### [DIRECTIVE]
Will you quote all of the entries, word for word?

### [DATA PROVIDED]
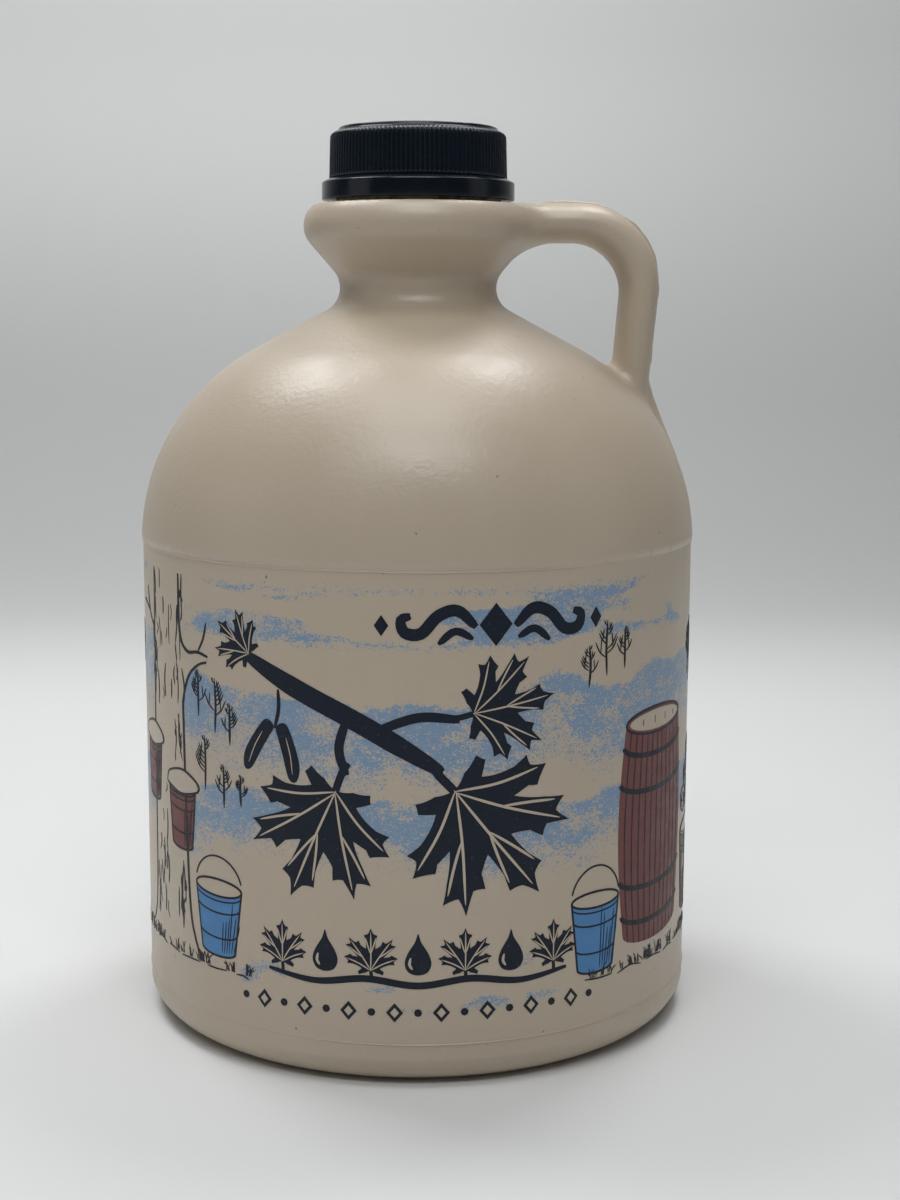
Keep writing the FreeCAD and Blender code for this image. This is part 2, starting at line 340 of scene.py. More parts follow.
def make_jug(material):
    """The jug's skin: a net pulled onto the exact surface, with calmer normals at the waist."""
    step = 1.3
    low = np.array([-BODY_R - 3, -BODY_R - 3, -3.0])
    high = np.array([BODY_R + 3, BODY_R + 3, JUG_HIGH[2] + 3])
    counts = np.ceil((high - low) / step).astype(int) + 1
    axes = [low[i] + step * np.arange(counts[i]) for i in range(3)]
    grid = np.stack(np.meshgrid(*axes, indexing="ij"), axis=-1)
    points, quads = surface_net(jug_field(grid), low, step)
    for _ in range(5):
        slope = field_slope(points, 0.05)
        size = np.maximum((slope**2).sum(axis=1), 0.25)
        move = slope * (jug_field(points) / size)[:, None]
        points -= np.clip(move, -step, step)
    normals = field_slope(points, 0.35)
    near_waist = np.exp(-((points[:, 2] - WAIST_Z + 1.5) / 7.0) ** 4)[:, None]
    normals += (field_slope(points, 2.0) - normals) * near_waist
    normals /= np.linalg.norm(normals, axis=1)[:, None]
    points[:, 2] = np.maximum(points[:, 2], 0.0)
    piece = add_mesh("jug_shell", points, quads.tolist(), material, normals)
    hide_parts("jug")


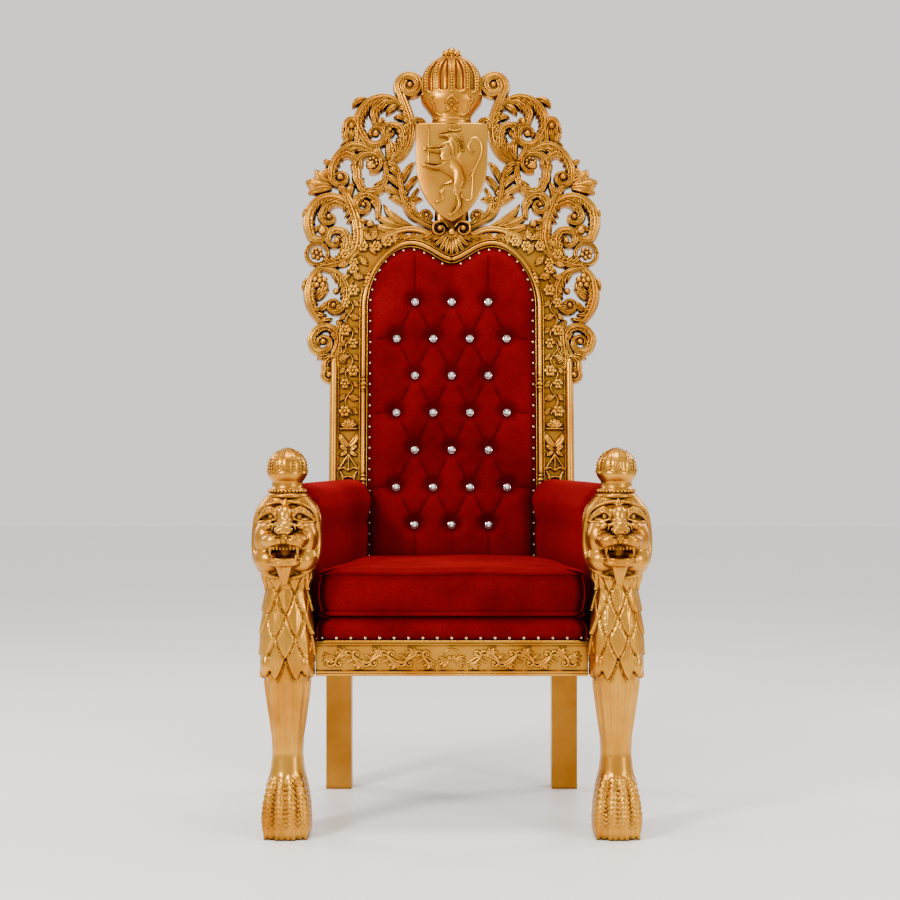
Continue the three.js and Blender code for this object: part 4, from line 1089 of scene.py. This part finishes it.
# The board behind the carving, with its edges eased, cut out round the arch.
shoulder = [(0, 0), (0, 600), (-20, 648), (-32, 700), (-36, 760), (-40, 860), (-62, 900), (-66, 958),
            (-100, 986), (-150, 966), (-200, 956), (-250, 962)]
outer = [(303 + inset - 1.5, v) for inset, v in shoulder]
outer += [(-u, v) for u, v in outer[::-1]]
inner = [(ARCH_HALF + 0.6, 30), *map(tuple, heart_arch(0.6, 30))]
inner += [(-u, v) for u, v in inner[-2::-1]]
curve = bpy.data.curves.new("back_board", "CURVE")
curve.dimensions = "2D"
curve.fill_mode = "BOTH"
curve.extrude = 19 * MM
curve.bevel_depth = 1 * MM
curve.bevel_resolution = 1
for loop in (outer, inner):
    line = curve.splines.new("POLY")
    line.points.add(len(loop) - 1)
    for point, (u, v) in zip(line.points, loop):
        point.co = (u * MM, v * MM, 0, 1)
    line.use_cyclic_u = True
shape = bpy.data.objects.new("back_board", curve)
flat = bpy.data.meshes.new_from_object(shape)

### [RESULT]
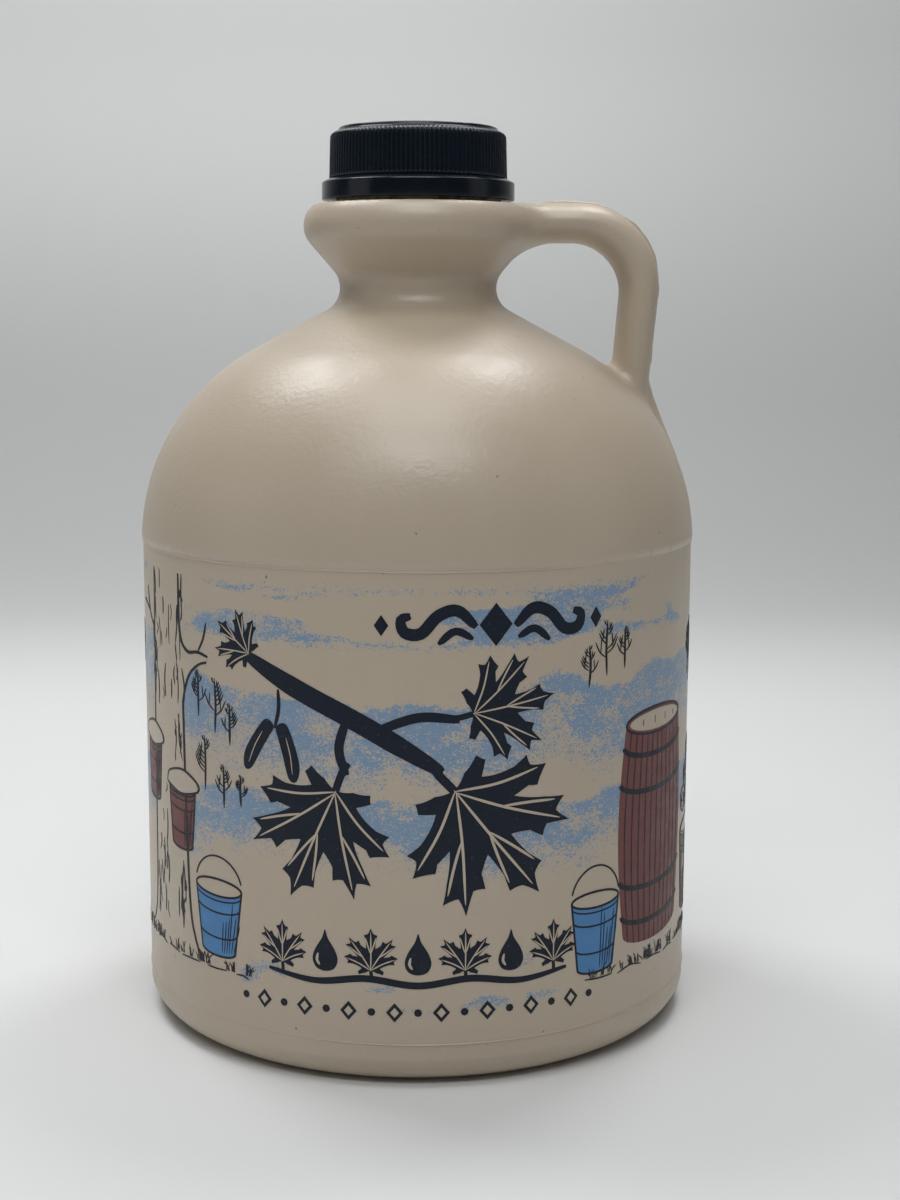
Keep writing the FreeCAD and Blender code for this image. This is part 2, starting at line 340 of scene.py. More parts follow.
def make_jug(material):
    """The jug's skin: a net pulled onto the exact surface, with calmer normals at the waist."""
    step = 1.3
    low = np.array([-BODY_R - 3, -BODY_R - 3, -3.0])
    high = np.array([BODY_R + 3, BODY_R + 3, JUG_HIGH[2] + 3])
    counts = np.ceil((high - low) / step).astype(int) + 1
    axes = [low[i] + step * np.arange(counts[i]) for i in range(3)]
    grid = np.stack(np.meshgrid(*axes, indexing="ij"), axis=-1)
    points, quads = surface_net(jug_field(grid), low, step)
    for _ in range(5):
        slope = field_slope(points, 0.05)
        size = np.maximum((slope**2).sum(axis=1), 0.25)
        move = slope * (jug_field(points) / size)[:, None]
        points -= np.clip(move, -step, step)
    normals = field_slope(points, 0.35)
    near_waist = np.exp(-((points[:, 2] - WAIST_Z + 1.5) / 7.0) ** 4)[:, None]
    normals += (field_slope(points, 2.0) - normals) * near_waist
    normals /= np.linalg.norm(normals, axis=1)[:, None]
    points[:, 2] = np.maximum(points[:, 2], 0.0)
    piece = add_mesh("jug_shell", points, quads.tolist(), material, normals)
    hide_parts("jug")


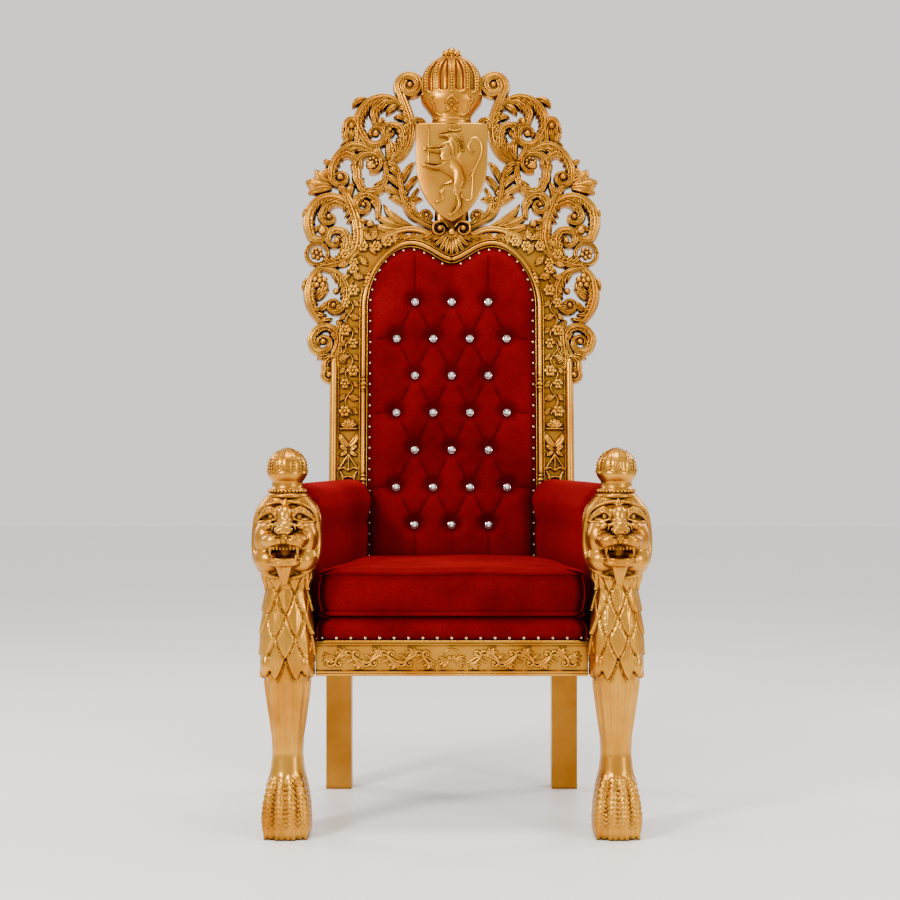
Continue the three.js and Blender code for this object: part 4, from line 1089 of scene.py. This part finishes it.
# The board behind the carving, with its edges eased, cut out round the arch.
shoulder = [(0, 0), (0, 600), (-20, 648), (-32, 700), (-36, 760), (-40, 860), (-62, 900), (-66, 958),
            (-100, 986), (-150, 966), (-200, 956), (-250, 962)]
outer = [(303 + inset - 1.5, v) for inset, v in shoulder]
outer += [(-u, v) for u, v in outer[::-1]]
inner = [(ARCH_HALF + 0.6, 30), *map(tuple, heart_arch(0.6, 30))]
inner += [(-u, v) for u, v in inner[-2::-1]]
curve = bpy.data.curves.new("back_board", "CURVE")
curve.dimensions = "2D"
curve.fill_mode = "BOTH"
curve.extrude = 19 * MM
curve.bevel_depth = 1 * MM
curve.bevel_resolution = 1
for loop in (outer, inner):
    line = curve.splines.new("POLY")
    line.points.add(len(loop) - 1)
    for point, (u, v) in zip(line.points, loop):
        point.co = (u * MM, v * MM, 0, 1)
    line.use_cyclic_u = True
shape = bpy.data.objects.new("back_board", curve)
flat = bpy.data.meshes.new_from_object(shape)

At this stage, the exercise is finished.